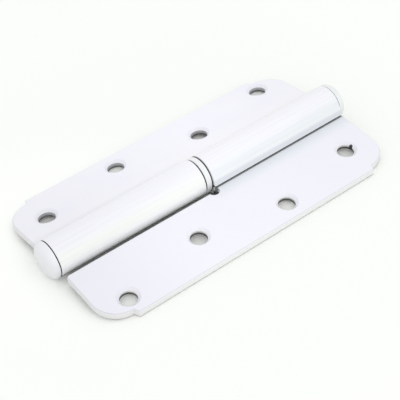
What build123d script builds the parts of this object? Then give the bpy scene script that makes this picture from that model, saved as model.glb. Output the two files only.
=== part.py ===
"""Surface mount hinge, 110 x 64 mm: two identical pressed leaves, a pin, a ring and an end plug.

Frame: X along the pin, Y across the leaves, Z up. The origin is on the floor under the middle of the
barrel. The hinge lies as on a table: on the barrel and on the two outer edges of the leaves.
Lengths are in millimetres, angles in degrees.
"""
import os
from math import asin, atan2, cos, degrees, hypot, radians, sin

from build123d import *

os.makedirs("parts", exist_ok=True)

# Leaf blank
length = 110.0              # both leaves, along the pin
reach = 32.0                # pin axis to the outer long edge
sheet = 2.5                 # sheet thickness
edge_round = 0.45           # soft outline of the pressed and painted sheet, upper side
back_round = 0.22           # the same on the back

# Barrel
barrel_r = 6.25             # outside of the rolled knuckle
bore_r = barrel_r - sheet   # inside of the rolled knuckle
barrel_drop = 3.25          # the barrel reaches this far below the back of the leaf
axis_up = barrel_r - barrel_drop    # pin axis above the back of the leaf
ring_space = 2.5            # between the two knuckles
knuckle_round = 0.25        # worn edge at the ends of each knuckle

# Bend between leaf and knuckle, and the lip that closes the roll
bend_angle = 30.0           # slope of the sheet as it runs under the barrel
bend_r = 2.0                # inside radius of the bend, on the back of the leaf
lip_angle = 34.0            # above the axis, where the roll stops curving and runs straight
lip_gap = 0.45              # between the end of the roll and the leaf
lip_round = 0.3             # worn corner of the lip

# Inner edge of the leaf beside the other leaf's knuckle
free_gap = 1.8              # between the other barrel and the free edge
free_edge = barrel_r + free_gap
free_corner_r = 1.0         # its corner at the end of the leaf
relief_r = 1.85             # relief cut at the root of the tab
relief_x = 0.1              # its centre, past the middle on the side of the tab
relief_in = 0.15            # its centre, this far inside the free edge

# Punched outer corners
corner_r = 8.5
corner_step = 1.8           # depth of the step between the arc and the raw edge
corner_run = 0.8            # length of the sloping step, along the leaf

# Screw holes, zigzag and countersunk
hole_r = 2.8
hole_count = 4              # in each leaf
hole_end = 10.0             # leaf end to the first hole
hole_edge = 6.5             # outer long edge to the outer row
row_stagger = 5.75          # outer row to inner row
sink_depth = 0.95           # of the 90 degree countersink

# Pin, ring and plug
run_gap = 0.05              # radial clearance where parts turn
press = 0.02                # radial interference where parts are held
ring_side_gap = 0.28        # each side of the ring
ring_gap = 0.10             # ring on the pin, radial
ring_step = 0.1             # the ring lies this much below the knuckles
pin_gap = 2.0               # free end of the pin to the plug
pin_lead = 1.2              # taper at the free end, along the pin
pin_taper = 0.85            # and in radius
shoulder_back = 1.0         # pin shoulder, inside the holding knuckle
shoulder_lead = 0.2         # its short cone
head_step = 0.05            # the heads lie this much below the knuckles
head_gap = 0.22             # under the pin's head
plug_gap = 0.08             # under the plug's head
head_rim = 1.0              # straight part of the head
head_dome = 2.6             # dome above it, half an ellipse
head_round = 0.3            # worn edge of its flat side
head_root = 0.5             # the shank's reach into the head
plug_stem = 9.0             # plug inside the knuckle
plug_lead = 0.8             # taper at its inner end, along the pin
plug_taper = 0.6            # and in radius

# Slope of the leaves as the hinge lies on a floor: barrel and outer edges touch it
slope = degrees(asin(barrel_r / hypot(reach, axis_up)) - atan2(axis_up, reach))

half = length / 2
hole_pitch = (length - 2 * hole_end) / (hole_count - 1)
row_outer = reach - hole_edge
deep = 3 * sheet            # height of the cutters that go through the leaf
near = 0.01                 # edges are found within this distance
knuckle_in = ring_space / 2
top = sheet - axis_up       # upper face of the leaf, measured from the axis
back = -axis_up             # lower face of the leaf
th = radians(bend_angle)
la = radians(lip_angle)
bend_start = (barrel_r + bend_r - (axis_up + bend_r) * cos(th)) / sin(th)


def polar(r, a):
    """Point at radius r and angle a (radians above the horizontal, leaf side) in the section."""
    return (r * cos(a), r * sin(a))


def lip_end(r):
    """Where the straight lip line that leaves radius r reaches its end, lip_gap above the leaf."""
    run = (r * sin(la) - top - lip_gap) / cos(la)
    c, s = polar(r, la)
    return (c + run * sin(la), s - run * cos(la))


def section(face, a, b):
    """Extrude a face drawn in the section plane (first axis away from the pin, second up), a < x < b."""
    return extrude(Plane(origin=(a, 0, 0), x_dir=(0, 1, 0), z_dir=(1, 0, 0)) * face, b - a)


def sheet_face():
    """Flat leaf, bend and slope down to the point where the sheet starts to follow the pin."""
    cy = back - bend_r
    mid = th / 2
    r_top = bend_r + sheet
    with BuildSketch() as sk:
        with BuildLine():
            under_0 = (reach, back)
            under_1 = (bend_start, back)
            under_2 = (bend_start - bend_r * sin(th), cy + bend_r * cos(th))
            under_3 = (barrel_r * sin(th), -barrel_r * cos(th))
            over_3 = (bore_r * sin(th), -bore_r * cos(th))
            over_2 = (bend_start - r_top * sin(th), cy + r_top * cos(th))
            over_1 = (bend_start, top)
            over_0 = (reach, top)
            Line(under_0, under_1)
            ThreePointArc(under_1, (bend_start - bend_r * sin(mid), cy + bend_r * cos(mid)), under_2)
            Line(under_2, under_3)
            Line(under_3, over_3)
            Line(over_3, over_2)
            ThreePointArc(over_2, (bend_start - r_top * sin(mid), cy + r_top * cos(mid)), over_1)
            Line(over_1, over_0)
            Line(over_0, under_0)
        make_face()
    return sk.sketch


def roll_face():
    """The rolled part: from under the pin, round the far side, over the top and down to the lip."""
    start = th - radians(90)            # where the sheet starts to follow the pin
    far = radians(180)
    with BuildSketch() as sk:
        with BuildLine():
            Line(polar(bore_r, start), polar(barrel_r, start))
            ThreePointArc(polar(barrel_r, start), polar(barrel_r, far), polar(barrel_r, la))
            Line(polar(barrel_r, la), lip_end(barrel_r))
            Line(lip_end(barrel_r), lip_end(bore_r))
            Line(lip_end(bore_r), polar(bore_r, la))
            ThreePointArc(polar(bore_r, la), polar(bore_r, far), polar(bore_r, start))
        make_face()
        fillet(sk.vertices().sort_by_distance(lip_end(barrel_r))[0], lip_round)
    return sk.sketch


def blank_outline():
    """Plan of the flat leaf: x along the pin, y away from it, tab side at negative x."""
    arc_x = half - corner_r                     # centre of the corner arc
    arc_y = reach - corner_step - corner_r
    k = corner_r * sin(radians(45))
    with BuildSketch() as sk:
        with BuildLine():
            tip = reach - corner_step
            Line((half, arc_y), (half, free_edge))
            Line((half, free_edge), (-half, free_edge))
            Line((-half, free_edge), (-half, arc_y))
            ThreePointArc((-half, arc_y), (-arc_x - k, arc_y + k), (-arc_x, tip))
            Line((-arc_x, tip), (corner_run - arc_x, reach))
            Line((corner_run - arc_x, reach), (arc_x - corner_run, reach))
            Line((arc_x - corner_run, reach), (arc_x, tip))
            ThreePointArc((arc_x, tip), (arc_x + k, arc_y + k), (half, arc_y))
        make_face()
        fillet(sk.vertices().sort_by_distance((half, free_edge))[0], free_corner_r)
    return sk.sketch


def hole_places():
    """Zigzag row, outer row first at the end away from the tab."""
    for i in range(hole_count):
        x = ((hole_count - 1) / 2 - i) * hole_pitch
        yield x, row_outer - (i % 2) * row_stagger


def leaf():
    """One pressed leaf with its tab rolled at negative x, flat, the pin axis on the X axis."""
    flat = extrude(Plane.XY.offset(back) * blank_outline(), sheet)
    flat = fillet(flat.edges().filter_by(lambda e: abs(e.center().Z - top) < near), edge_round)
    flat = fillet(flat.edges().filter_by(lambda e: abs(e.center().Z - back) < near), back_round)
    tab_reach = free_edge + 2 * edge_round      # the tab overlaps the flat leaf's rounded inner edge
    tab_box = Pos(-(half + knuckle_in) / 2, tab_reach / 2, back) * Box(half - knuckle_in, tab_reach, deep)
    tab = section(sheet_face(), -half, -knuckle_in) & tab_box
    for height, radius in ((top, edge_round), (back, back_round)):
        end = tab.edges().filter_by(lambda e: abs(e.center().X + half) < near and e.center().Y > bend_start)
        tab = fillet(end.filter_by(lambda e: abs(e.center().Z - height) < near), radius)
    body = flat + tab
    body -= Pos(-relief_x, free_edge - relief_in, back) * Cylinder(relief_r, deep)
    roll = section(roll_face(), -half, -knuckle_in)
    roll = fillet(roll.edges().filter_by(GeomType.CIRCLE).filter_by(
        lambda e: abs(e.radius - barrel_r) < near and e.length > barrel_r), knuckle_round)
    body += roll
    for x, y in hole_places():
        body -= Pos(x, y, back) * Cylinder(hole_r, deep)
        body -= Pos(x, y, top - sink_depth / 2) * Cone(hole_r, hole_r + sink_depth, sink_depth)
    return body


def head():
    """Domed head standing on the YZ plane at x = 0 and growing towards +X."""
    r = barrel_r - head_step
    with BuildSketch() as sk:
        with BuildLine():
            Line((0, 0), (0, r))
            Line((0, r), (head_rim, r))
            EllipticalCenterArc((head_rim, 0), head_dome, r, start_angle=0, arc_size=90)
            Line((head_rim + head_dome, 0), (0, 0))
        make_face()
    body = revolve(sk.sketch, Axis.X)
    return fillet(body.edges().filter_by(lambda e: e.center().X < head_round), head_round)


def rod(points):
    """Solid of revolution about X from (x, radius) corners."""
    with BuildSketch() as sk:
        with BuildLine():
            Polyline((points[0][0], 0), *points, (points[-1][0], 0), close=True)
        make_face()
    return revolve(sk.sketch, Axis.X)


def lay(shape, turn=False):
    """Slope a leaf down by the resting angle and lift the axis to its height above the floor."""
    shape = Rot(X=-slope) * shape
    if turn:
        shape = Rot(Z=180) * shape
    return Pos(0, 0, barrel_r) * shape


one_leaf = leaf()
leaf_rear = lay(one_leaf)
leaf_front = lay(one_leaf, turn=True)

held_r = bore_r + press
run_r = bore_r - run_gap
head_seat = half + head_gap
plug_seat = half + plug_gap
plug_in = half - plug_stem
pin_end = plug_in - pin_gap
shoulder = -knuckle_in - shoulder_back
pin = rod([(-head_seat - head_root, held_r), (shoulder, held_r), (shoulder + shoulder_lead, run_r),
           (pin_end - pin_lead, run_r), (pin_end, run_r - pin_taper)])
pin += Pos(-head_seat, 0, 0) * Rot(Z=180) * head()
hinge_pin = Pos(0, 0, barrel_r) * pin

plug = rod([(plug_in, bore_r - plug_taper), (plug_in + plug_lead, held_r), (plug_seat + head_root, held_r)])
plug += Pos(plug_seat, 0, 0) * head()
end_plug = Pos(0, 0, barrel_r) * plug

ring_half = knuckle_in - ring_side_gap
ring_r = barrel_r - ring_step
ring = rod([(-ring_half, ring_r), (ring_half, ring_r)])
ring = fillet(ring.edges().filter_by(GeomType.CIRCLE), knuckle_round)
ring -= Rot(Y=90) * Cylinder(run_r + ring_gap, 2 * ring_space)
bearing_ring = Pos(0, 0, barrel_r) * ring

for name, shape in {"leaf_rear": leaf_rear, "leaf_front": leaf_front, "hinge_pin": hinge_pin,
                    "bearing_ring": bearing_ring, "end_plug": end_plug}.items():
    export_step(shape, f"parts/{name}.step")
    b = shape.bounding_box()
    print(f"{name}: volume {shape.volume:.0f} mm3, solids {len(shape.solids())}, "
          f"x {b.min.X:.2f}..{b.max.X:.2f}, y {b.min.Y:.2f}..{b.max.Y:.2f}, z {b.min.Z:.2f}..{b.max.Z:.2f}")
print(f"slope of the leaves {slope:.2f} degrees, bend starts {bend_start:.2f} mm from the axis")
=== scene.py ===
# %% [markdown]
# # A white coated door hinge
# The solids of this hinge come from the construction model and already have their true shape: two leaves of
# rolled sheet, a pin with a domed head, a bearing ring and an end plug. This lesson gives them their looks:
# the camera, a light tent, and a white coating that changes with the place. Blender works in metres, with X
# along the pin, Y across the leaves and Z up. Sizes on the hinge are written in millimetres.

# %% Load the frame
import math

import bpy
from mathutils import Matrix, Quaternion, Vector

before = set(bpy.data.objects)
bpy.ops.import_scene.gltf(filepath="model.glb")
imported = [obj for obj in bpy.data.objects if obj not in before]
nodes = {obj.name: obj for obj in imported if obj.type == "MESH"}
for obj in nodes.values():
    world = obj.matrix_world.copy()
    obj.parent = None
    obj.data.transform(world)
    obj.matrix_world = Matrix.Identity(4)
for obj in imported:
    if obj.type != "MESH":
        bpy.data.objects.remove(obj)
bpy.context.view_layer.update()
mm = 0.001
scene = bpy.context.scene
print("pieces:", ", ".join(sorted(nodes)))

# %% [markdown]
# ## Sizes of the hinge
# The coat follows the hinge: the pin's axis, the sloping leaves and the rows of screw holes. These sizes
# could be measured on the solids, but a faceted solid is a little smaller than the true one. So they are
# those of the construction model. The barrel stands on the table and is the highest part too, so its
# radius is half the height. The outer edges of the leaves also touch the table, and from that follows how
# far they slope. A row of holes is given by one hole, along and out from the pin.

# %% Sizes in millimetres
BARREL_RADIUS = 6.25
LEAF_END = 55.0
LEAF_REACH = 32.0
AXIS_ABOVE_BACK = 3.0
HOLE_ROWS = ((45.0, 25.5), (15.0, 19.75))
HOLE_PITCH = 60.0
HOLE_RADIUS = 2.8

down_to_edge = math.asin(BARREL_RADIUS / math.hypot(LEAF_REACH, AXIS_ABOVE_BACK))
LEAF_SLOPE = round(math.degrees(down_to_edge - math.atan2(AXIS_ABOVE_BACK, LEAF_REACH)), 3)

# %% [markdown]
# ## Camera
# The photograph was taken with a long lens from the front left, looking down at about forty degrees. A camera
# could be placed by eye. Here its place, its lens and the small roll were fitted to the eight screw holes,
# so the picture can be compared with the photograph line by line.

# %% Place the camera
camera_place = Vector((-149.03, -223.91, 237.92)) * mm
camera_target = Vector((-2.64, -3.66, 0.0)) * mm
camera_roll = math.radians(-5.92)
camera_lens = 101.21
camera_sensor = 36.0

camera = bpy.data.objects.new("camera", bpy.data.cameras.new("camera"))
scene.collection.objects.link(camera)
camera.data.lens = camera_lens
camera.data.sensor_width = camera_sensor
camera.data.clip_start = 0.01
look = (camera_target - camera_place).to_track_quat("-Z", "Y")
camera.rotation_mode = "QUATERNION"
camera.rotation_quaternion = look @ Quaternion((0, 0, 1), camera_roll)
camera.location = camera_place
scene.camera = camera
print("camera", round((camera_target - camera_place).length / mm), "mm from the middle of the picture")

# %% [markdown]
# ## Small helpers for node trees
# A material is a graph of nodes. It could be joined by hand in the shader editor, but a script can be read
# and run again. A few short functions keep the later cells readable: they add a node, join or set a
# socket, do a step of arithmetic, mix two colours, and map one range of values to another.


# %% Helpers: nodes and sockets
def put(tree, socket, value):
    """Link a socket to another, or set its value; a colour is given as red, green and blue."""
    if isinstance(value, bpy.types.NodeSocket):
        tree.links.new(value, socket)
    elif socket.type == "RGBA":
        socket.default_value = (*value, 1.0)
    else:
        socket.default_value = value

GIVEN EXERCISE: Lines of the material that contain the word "name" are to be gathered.

SOLUTION TO THE EXERCISE:
for name, shape in {"leaf_rear": leaf_rear, "leaf_front": leaf_front, "hinge_pin": hinge_pin,
    export_step(shape, f"parts/{name}.step")
    print(f"{name}: volume {shape.volume:.0f} mm3, solids {len(shape.solids())}, "
nodes = {obj.name: obj for obj in imported if obj.type == "MESH"}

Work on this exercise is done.